Accused Soviet Spy Not at Work or Home
Sep. 15, 1986
UNITED NATIONS (AP) _ Accused Soviet spy Gennadiy Zakharov has been moved out of his home in the Bronx and is not at his United Nations job, sources said Monday.
Zakharov, a physicist who worked in a technology transfer bureau of the United Nations, has not returned to his Bronx home since his arrest in August, according to Yvette Vogel, his landlady and downstairs neighbor.
''They took his belongings away about a week ago,'' she said.
Zakharov was released Friday when American reporter Nicholas Daniloff was released from a Soviet prison to the custody of the U.S. ambassador in Moscow. The Soviets have accused Daniloff of espionage.

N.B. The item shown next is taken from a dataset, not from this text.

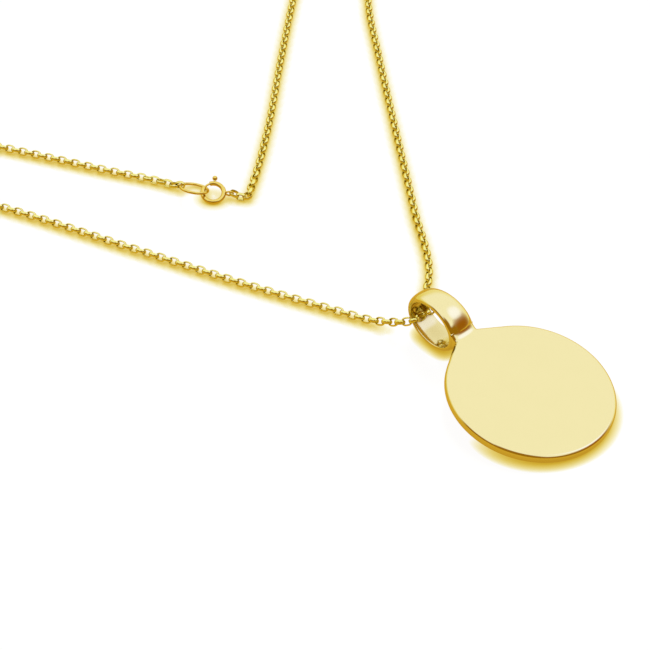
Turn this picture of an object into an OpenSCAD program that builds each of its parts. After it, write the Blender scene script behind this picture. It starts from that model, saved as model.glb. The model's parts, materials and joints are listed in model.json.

Zakharov, released in the custody of the Soviet ambassador to the United States, Yuri Dubinin, is forbidden to travel outside a 25-mile radius of the United Nations.
U.N. sources said Zakharov, accused of attempting to recruit an employee of a U.S. defense contractor to collect classified information, was placed on ''special leave with pay'' by the United Nations pending the outcome of his case.
His office was locked after anti-Soviet grafitti was painted on his blotter, a U.N. spokesman said.
Spokesman Francois Giuliani said Zakharov is not performing any official U.N. functions.
Soviet officials refused to discuss his whereabouts. Under the agreement covering his release, he is required to check in with U.S. marshals daily.